Required task:
Every line from the first one to the line containing "lip_bend_radius = 0.9; // [0.6:0.1:1.2]" should be echoed exactly; leave out the rest.

Data shown:
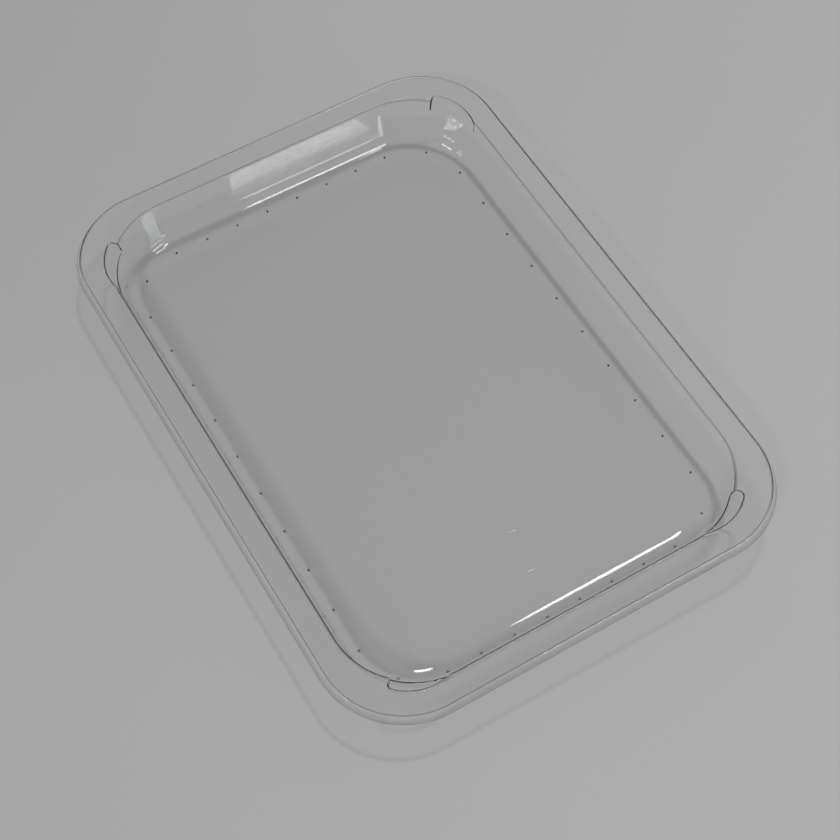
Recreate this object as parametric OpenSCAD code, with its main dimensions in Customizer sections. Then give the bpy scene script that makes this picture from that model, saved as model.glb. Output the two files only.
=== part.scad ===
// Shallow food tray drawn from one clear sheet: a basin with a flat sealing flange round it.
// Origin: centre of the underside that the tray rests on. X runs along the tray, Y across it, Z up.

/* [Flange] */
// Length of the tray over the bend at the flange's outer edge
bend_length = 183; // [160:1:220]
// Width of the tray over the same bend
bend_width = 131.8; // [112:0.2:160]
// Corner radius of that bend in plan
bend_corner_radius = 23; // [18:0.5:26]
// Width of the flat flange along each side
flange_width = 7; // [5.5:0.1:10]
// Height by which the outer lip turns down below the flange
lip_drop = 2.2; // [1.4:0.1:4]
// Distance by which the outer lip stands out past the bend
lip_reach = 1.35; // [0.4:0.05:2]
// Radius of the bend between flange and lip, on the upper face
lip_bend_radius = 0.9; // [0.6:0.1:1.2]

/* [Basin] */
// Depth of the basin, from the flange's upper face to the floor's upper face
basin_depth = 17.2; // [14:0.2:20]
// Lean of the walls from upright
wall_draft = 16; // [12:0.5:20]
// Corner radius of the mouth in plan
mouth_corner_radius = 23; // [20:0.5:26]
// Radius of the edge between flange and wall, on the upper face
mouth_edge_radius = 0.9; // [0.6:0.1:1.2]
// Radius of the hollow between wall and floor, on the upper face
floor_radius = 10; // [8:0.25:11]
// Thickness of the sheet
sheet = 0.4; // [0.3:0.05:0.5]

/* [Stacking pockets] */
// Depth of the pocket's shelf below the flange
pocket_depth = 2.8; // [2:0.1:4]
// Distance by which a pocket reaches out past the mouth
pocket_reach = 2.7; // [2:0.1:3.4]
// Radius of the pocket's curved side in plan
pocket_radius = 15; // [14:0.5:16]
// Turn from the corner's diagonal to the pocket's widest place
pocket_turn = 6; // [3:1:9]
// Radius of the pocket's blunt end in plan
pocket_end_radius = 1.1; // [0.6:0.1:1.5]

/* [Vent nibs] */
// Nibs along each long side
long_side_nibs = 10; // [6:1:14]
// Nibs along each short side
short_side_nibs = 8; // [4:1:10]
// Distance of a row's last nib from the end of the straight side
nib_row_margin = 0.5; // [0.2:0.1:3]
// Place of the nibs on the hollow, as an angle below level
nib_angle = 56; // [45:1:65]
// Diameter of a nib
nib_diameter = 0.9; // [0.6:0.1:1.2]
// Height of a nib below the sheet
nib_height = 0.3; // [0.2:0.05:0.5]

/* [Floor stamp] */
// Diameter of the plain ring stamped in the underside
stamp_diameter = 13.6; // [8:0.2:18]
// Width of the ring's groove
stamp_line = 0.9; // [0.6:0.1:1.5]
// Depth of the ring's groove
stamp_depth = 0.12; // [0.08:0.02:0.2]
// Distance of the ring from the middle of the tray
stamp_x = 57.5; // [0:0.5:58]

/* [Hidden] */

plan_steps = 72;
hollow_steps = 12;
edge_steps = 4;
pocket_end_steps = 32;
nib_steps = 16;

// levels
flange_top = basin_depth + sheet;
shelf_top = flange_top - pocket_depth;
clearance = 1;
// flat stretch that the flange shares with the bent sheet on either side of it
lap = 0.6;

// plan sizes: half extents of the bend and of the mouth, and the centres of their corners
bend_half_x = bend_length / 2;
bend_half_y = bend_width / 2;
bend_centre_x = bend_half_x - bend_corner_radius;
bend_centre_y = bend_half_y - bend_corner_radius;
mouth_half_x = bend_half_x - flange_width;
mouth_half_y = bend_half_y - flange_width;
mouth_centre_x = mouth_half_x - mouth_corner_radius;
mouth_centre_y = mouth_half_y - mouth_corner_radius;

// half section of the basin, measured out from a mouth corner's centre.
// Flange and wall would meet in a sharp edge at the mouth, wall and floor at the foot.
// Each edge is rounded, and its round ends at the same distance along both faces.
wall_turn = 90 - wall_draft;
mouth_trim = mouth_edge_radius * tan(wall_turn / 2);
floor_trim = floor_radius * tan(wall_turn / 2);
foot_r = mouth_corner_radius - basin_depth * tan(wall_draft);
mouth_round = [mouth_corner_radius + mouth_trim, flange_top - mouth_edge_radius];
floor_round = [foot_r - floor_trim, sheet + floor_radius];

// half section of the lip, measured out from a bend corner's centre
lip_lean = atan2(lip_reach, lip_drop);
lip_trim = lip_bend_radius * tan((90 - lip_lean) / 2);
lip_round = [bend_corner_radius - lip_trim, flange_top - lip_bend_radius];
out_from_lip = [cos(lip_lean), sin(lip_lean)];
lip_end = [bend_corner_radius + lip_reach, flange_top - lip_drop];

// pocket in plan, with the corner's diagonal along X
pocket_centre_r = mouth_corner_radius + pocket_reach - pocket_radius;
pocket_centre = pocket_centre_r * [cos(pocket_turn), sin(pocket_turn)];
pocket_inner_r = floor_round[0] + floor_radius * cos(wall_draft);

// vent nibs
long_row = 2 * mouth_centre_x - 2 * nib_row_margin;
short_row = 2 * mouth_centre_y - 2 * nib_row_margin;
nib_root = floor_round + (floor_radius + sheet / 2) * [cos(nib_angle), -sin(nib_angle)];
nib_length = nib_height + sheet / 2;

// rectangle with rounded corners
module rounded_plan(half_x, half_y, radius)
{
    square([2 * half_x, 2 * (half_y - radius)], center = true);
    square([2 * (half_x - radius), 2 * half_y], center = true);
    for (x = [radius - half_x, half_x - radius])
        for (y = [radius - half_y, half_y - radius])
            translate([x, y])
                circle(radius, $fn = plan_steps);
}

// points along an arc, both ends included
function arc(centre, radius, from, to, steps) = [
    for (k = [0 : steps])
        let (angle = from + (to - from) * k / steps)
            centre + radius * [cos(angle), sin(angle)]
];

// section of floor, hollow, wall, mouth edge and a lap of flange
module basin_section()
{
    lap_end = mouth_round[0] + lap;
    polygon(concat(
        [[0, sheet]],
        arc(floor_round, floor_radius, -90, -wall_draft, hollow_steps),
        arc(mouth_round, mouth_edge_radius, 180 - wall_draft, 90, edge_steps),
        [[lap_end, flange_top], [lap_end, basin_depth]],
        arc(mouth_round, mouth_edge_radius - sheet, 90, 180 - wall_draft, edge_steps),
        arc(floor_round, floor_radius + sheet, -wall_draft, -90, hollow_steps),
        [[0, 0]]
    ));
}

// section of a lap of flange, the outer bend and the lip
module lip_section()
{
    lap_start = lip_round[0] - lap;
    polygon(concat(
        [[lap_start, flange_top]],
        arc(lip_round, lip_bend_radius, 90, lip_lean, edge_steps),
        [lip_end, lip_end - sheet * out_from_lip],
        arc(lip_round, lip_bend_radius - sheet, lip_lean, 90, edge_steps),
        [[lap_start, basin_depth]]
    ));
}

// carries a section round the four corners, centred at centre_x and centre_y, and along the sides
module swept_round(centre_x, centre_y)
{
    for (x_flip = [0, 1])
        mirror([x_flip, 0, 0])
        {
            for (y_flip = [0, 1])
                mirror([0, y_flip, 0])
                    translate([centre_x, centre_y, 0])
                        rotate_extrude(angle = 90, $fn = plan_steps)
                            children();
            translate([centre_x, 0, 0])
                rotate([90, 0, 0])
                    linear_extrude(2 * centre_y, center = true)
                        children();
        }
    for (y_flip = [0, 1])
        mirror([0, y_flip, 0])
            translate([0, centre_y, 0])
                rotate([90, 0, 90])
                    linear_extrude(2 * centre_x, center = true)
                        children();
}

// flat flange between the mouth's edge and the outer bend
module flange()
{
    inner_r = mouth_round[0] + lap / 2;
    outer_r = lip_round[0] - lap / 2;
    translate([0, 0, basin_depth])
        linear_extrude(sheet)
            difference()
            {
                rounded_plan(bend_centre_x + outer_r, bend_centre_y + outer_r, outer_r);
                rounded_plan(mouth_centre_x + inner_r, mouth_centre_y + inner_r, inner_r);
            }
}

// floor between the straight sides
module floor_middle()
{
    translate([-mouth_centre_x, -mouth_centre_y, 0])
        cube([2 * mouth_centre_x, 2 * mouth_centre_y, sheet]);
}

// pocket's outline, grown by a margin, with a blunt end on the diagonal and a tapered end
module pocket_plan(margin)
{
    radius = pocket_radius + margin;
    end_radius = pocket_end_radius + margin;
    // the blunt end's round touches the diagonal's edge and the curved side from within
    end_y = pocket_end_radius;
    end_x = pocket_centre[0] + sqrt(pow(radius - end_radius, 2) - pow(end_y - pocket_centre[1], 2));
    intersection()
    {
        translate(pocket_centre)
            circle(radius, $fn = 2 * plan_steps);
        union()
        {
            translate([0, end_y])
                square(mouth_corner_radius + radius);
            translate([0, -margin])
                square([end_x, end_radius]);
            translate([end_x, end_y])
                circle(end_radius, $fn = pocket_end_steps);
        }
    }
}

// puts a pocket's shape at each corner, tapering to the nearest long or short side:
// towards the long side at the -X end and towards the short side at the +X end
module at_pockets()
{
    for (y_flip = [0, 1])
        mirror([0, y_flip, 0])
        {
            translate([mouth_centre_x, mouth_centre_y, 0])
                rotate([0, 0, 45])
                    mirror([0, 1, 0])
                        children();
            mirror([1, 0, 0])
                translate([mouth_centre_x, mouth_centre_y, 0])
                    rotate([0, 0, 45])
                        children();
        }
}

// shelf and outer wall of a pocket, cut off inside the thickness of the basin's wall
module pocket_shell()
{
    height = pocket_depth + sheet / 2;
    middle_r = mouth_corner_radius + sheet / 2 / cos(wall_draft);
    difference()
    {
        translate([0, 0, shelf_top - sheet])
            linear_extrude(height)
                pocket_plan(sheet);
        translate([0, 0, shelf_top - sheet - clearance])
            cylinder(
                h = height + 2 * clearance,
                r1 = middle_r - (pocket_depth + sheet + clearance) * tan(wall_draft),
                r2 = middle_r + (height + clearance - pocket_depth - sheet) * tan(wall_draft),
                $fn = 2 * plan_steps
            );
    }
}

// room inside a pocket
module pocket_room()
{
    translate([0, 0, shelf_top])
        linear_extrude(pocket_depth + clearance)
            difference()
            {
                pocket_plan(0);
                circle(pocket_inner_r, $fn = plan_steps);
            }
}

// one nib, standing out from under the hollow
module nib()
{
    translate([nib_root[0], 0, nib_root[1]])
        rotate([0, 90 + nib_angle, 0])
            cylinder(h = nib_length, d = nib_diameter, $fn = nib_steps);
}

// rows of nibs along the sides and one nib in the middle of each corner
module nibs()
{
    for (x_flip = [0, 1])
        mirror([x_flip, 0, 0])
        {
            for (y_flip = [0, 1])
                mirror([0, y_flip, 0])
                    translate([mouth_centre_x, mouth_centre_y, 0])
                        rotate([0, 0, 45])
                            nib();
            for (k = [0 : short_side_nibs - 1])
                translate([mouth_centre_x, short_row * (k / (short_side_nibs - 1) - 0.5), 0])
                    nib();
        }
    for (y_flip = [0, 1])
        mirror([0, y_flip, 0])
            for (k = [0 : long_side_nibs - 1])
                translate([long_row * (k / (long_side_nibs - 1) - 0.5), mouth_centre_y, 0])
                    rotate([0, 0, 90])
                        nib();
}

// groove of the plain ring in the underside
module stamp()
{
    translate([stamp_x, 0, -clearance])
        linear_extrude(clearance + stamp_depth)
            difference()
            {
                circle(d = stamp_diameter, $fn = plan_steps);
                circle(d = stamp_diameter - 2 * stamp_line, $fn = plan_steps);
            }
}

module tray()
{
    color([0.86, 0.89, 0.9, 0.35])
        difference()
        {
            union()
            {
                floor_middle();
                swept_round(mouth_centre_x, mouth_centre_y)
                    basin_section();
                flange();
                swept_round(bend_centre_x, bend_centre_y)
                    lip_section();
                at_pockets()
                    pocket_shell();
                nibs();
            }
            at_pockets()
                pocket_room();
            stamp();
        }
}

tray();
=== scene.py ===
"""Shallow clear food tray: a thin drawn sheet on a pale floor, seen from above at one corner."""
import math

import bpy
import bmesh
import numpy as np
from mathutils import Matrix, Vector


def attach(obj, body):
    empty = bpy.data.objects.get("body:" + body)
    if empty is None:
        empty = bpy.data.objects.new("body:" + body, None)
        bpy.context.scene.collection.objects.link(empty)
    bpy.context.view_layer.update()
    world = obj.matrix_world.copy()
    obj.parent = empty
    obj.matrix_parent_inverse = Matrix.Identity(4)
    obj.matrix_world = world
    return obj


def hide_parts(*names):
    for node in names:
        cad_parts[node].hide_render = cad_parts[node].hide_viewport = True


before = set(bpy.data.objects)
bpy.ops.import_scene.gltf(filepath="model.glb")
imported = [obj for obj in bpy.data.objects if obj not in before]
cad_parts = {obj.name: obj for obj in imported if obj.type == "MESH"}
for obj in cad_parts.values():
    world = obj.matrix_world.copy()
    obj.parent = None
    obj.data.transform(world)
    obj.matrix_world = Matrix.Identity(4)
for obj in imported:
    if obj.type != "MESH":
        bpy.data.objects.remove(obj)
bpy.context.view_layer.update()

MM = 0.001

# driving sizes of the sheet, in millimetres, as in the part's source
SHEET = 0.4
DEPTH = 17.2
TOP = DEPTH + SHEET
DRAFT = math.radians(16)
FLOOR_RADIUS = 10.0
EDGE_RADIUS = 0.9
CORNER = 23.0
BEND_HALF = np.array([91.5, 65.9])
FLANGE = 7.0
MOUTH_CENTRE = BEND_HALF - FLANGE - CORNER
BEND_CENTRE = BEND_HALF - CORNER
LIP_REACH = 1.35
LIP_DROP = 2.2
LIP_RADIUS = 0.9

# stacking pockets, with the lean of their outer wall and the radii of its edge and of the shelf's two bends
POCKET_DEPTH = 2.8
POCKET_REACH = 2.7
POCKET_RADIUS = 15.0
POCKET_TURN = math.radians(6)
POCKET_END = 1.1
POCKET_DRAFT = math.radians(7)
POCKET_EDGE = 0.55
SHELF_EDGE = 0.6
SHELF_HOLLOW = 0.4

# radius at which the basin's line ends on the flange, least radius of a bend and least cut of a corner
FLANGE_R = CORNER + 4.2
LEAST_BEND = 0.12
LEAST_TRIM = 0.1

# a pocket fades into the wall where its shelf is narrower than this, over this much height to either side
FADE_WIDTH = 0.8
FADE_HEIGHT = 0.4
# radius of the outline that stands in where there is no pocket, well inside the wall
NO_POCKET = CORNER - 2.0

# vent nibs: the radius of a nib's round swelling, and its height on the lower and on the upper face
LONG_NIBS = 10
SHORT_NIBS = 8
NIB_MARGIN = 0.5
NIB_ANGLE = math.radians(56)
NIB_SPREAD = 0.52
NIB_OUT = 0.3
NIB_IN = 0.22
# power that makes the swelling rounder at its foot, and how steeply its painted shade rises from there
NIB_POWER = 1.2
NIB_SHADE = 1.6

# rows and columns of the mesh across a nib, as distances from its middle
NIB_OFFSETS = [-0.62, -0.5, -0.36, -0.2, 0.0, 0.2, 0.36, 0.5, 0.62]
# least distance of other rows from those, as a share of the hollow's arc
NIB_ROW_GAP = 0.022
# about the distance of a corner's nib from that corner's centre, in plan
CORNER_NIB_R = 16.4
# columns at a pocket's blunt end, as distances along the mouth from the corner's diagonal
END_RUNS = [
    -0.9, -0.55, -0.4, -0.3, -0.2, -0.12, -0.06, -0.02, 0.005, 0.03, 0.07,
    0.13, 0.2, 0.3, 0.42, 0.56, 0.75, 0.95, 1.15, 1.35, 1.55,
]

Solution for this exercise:
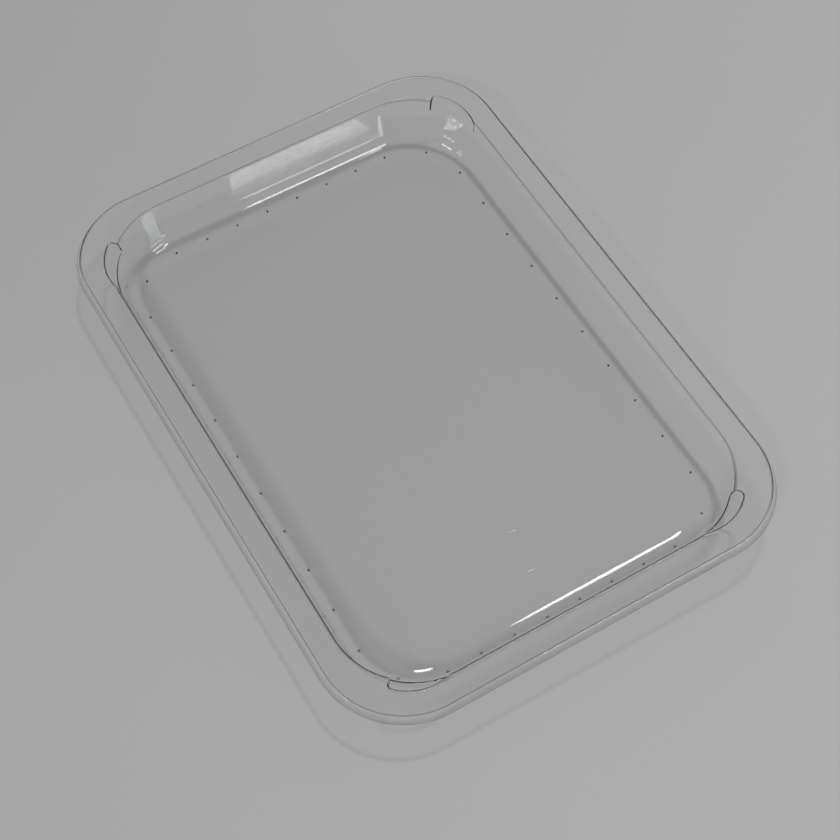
Recreate this object as parametric OpenSCAD code, with its main dimensions in Customizer sections. Then give the bpy scene script that makes this picture from that model, saved as model.glb. Output the two files only.
=== part.scad ===
// Shallow food tray drawn from one clear sheet: a basin with a flat sealing flange round it.
// Origin: centre of the underside that the tray rests on. X runs along the tray, Y across it, Z up.

/* [Flange] */
// Length of the tray over the bend at the flange's outer edge
bend_length = 183; // [160:1:220]
// Width of the tray over the same bend
bend_width = 131.8; // [112:0.2:160]
// Corner radius of that bend in plan
bend_corner_radius = 23; // [18:0.5:26]
// Width of the flat flange along each side
flange_width = 7; // [5.5:0.1:10]
// Height by which the outer lip turns down below the flange
lip_drop = 2.2; // [1.4:0.1:4]
// Distance by which the outer lip stands out past the bend
lip_reach = 1.35; // [0.4:0.05:2]
// Radius of the bend between flange and lip, on the upper face
lip_bend_radius = 0.9; // [0.6:0.1:1.2]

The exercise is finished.